German opera singer (1873–1949)

Rosa Olitzka (September 6, 1873 – September 29, 1949) was a German-born contralto singer. She sang with the Metropolitan Opera from 1895 to 1901, and with the Chicago Opera from 1910 to 1911.

== Early life ==
Rosa Olitzka was born in Berlin; her parents were Jewish immigrants from Poland. Her father, Joseph Olitzki, was a cantor. She studied voice with Julius Hey in Berlin, and with Désirée Artôt de Padilla in Paris. She also studied piano.

== Career ==
Olitzka made her opera debut in 1892, in Brno. She sang at the Court Theatre in Hanover, at the Municipal Theatre in Hamburg, and at the Court Opera in Dresden. At the Royal Opera House in London's Covent Garden, she appeared in Siegfried (1893), Orfeo ed Eurydice (1894), Otello (1895), Lohengrin (1895 and 1907), Faust (1895), Tannhäuser (1895), Die Walküre (1895, 1900, and 1907), Carmen (1897), Götterdämmerung (1900), Rigoletto (1901), and Aida (1905).

Olitzka sang at the 1896 funeral of William Steinway, in New York City. She first performed opera in the United States with the Damrosch Opera Company, and was a member of the Metropolitan Opera from 1895 to 1901. From 1902 to 1910, she was in Europe, singing in various German cities, as well as Brussels, Paris, and in Milan, at La Scala. She sang with the Chicago Opera from 1910 to 1911. Her Chicago manager was Vera Brady Shipman. In 1915 she toured Kansas, Arkansas, and Texas, giving concerts. She made dozens of recordings, mostly on the Columbia label, including several duets with soprano Bernice de Pasquali. "Mme. Olitzka has a marvelously sweet yet strong voice and produces wondrously beautiful tones in her work," commented one reviewer. "Dramatic in manner as she sings, her vocal efforts are most charming. Her voice is perfect in a compass of three full octaves from low C to high C."

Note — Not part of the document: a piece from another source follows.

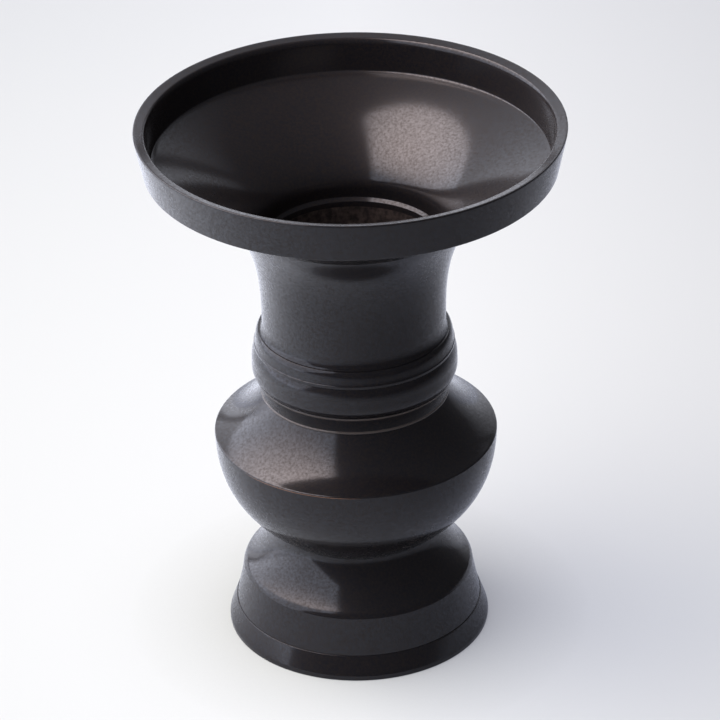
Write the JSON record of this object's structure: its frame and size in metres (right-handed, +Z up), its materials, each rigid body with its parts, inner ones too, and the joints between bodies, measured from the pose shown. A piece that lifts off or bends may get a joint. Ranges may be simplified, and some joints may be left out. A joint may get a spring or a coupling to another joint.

She had a famous collection of jewelry, including a diamond pin given to her by Queen Victoria for her work, and a medal from Kaiser Wilhelm. She was the victim of several publicized episodes of theft or robbery later in life, in 1920, 1930, and 1937.

== Personal life ==
Rosa Olitzka married Boris J. Sinai, a Russian-born insurance agent, in 1908. She was widowed when he died in 1919. She died from a heart attack in 1949, aged 76 years, in her Chicago home.